# What you are asked to do
Every line of the material below should be repeated exactly.

# Data to process
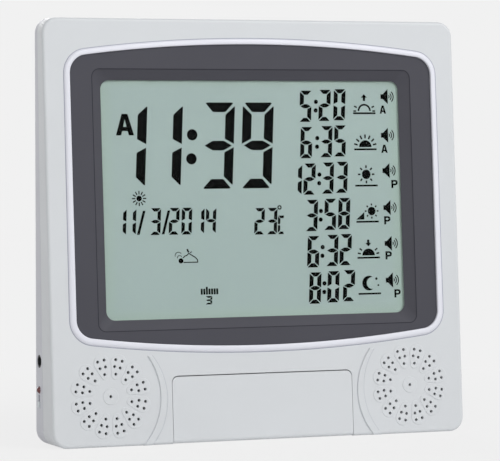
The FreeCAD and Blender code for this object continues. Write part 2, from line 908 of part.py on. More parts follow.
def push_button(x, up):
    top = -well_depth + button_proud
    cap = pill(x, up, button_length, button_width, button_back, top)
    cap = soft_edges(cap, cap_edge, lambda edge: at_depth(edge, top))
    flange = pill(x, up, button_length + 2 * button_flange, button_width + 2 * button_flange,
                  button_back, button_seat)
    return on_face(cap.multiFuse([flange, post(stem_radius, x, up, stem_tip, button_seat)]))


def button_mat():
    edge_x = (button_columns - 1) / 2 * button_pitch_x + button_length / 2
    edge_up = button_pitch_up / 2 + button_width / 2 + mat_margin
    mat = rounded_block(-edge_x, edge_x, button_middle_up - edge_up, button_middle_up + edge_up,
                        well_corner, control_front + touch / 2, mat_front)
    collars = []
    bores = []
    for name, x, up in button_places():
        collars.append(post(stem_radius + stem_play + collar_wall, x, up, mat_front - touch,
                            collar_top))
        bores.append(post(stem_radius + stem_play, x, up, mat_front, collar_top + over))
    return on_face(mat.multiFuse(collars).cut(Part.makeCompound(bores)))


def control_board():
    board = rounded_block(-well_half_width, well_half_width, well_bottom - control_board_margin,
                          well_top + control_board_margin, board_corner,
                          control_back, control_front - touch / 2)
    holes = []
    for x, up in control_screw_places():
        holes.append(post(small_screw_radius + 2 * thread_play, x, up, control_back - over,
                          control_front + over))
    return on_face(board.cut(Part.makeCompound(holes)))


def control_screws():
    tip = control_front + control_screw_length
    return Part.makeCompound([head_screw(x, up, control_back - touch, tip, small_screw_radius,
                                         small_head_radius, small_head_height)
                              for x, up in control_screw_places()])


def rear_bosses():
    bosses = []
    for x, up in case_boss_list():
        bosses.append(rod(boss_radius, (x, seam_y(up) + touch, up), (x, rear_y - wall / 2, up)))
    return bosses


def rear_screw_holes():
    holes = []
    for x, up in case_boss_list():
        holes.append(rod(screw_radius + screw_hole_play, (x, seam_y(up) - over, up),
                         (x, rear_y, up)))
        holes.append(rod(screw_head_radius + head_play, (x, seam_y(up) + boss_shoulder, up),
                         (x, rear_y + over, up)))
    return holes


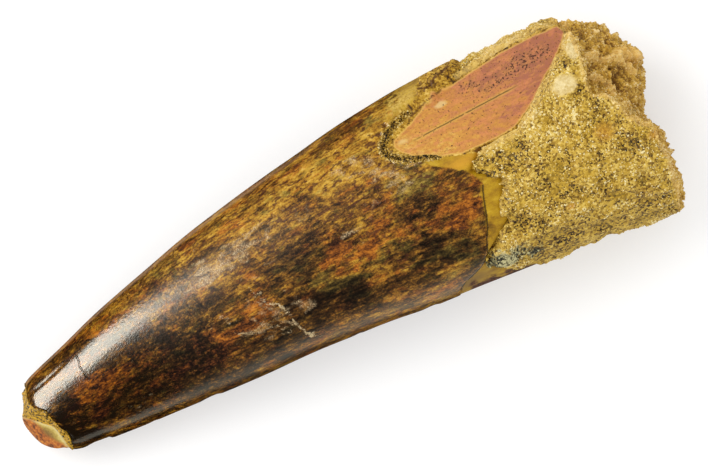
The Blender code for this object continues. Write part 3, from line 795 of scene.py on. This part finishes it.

# Finished exercise
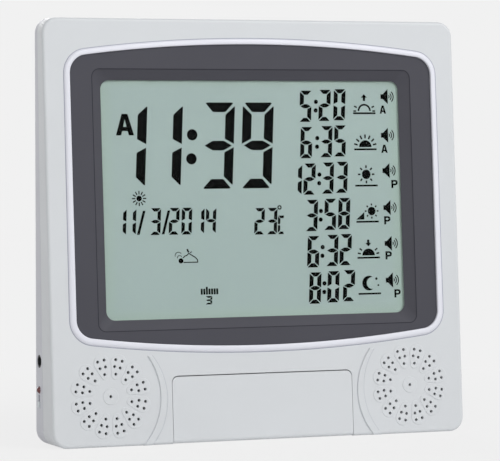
The FreeCAD and Blender code for this object continues. Write part 2, from line 908 of part.py on. More parts follow.
def push_button(x, up):
    top = -well_depth + button_proud
    cap = pill(x, up, button_length, button_width, button_back, top)
    cap = soft_edges(cap, cap_edge, lambda edge: at_depth(edge, top))
    flange = pill(x, up, button_length + 2 * button_flange, button_width + 2 * button_flange,
                  button_back, button_seat)
    return on_face(cap.multiFuse([flange, post(stem_radius, x, up, stem_tip, button_seat)]))


def button_mat():
    edge_x = (button_columns - 1) / 2 * button_pitch_x + button_length / 2
    edge_up = button_pitch_up / 2 + button_width / 2 + mat_margin
    mat = rounded_block(-edge_x, edge_x, button_middle_up - edge_up, button_middle_up + edge_up,
                        well_corner, control_front + touch / 2, mat_front)
    collars = []
    bores = []
    for name, x, up in button_places():
        collars.append(post(stem_radius + stem_play + collar_wall, x, up, mat_front - touch,
                            collar_top))
        bores.append(post(stem_radius + stem_play, x, up, mat_front, collar_top + over))
    return on_face(mat.multiFuse(collars).cut(Part.makeCompound(bores)))


def control_board():
    board = rounded_block(-well_half_width, well_half_width, well_bottom - control_board_margin,
                          well_top + control_board_margin, board_corner,
                          control_back, control_front - touch / 2)
    holes = []
    for x, up in control_screw_places():
        holes.append(post(small_screw_radius + 2 * thread_play, x, up, control_back - over,
                          control_front + over))
    return on_face(board.cut(Part.makeCompound(holes)))


def control_screws():
    tip = control_front + control_screw_length
    return Part.makeCompound([head_screw(x, up, control_back - touch, tip, small_screw_radius,
                                         small_head_radius, small_head_height)
                              for x, up in control_screw_places()])


def rear_bosses():
    bosses = []
    for x, up in case_boss_list():
        bosses.append(rod(boss_radius, (x, seam_y(up) + touch, up), (x, rear_y - wall / 2, up)))
    return bosses


def rear_screw_holes():
    holes = []
    for x, up in case_boss_list():
        holes.append(rod(screw_radius + screw_hole_play, (x, seam_y(up) - over, up),
                         (x, rear_y, up)))
        holes.append(rod(screw_head_radius + head_play, (x, seam_y(up) + boss_shoulder, up),
                         (x, rear_y + over, up)))
    return holes


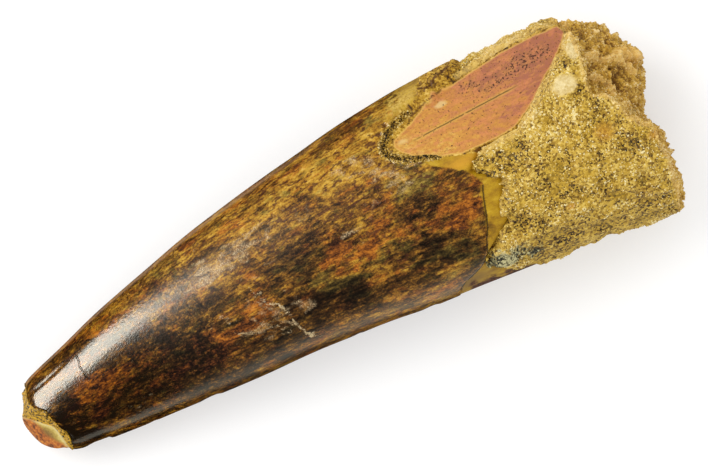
The Blender code for this object continues. Write part 3, from line 795 of scene.py on. This part finishes it.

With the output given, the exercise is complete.